Much of the chat revolved largely around the hundreds of things the Kardashian and Jenner clans are involved in. That ranges from fashion, which includes their own set of boutiques called Dash to a line at Kmart, to Kim Kardashian fragrances and even pharmaceutical endorsements for Merck by Ms. Jenner's husband and former Olympian Bruce Jenner.

But savvy marketer that she is, she also didn't waste the opportunity to pitch a roomful of ad people. Ms. Jenner spent some time trying to appeal to advertisers and agencies in the room that aligning with the Kardashian will reap returns.

Given the family is a top target of gossip magazines and blogs on a daily basis it's only expected that some conservative marketers could shy away. Those especially were the kind that Ms. Jenner was hoping to convince to give the Kardashian clan -- which she euphemistically acknowleged as "colorful" -- a shot. "When a company like Kotex reaches out it's because we are successful, and they have an open mind about it," she said. "They realize it's a modern world."

Social Media Penetration

She also claimed that the size of her brood and their reach on social media is a powerful tool for connecting with consumers. By working with one of the members of the family, advertisers get a "security blanket," she said. For example, if Ms. Jenner signs an endorsement deal, her daughters might mention it to their Twitter followers or post on Instagram about it, extending the reach to millions more people. (Kim alone has a whopping 18.5 million followers on Twitter and nearly 10 million on Instagram.)

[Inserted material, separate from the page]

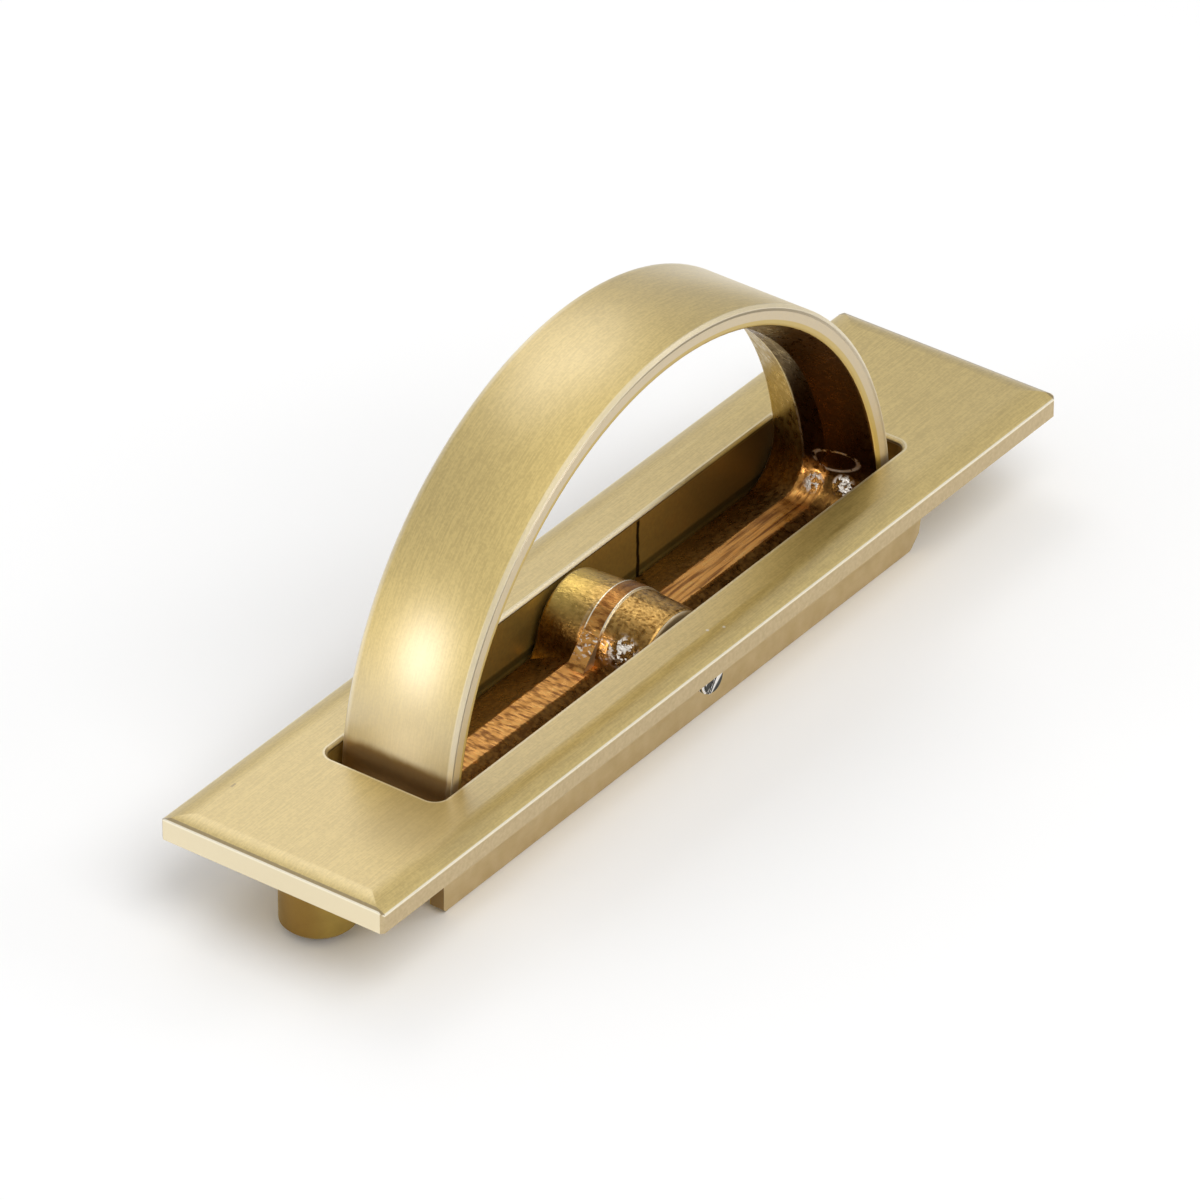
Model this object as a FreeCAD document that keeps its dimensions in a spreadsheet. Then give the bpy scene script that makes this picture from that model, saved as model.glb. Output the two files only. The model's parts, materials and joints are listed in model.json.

Ms. Jenner noted that social media is a major committment the Kardashians and Jenners have made for PR purposes, and the media channels her family is involved with are constantly increasing. The family recently got onto the video sharing social network Keek in the hopes that it's another social channel that will amplify the 62 million total Twitter followers the members of the family already have.

She further vowed that her family takes brand endorsements seriously, pointing to her youngest daughters, Kendall and Kylie Jenner's deal with Pac-Sun. "They learned from their sisters," she said. "They feel responsible for the quality and the resulting press."

With the good, comes some bad. And Ms. Jenner acknowledged the fact that her family often is bieseged with negative press -- but she attempted to position it as a good thing for advertisers.

In a recent example, Ms. Jenner said she was reading the tabloid coverage about daughter Khloe's rumored "secret baby," and laughed it off. "It sells magazines," and it will sell product too, she said. "We have thick skin."